Eg., one of. my brothers has red hair and light-green-blue eyes and is over six feet tall. I have dark hair (tho' not when I was small) and brownish eyes with flecks of green (hazel is the term, IRCC) and my maximum height was 5ft8. My father had raven-black hair, high cheekbones and bright blue eyes. I'm similar enough in appearance to my eldest brother to have been mistaken for him sometimes (in person and on the telephone) and we both resemble our mother.
Sometimes, when discussing time travel, it seems that we have such different perceptions of the subject that we have difficulty understanding each other. I think (!) that I have made myself clear but then find someone else's points unclear.
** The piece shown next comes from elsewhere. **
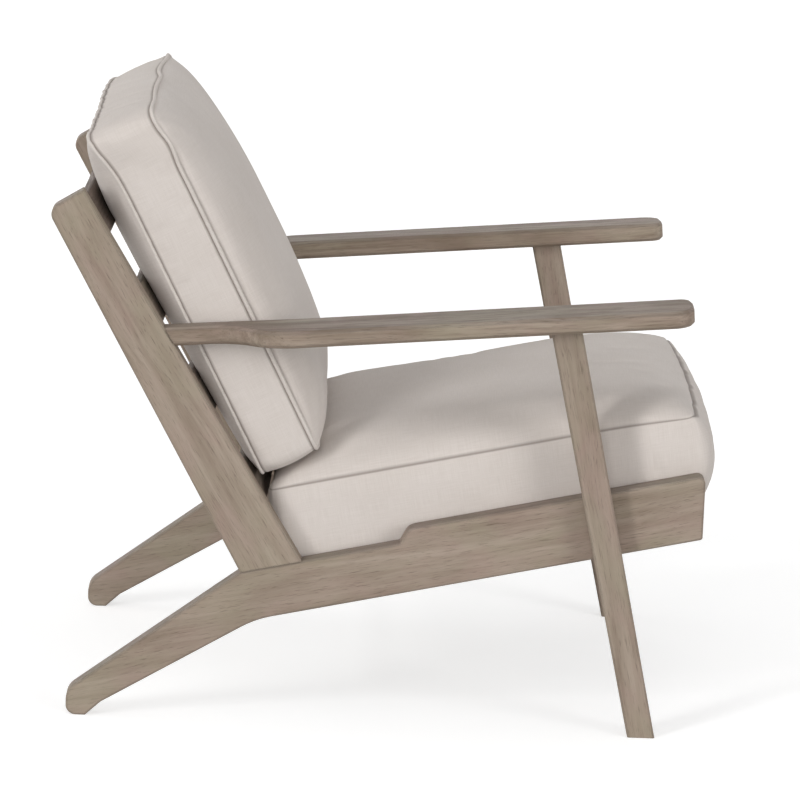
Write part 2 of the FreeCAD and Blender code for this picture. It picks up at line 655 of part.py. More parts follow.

I get it that it is at least arguable that, merely by being in the past, a time traveller will have small unintended effects without realizing it. He might, whether intentionally or unintentionally, prevent someone from being born. But my present point is only that, if someone's birth is prevented, then that person is prevented from coming into existence, not caused to "blink out" of existence - having somehow grown to adulthood before "blinking out"?
Paul: well, in timeline A (before the time traveler's intervention) you existed as an adult.
Then a time traveler from the future goes back before your conception, and something she does prevents you from being born.
That's Timeline B.
You -did- exist, and then you didn't... but in the same period of time.
From the time-traveler's viewpoint and duration-sense, you were there and now you're not.
Depending on the assumptions, that can result either in 2 timelines, one of which you exist in and one where you don't, or one timeline replacing another.
Sure. But, from my point of view, I don't find myself existing into adulthood, then suddenly fading out of existence. Some people think that that would happen.
Paul: no, from your viewpoint, you just cease to exist. Which is pretty much what death is, after all.
But, in the timeline where my parents meet, I am born and do not cease to exist whereas, in the timeline where my parents do not meet, I am not born and do not begin to exist so in neither timeline do I cease to exist.
Paul: that's a non-falsifiable hypothesis.
I think it logically follows. Timeline A: I am born and exist until death. Timeline B: I am not born and do not exist, therefore do not in any sense cease to exist. Point of view of a time traveller who crosses from A to B: He may well think and say that I have ceased to exist.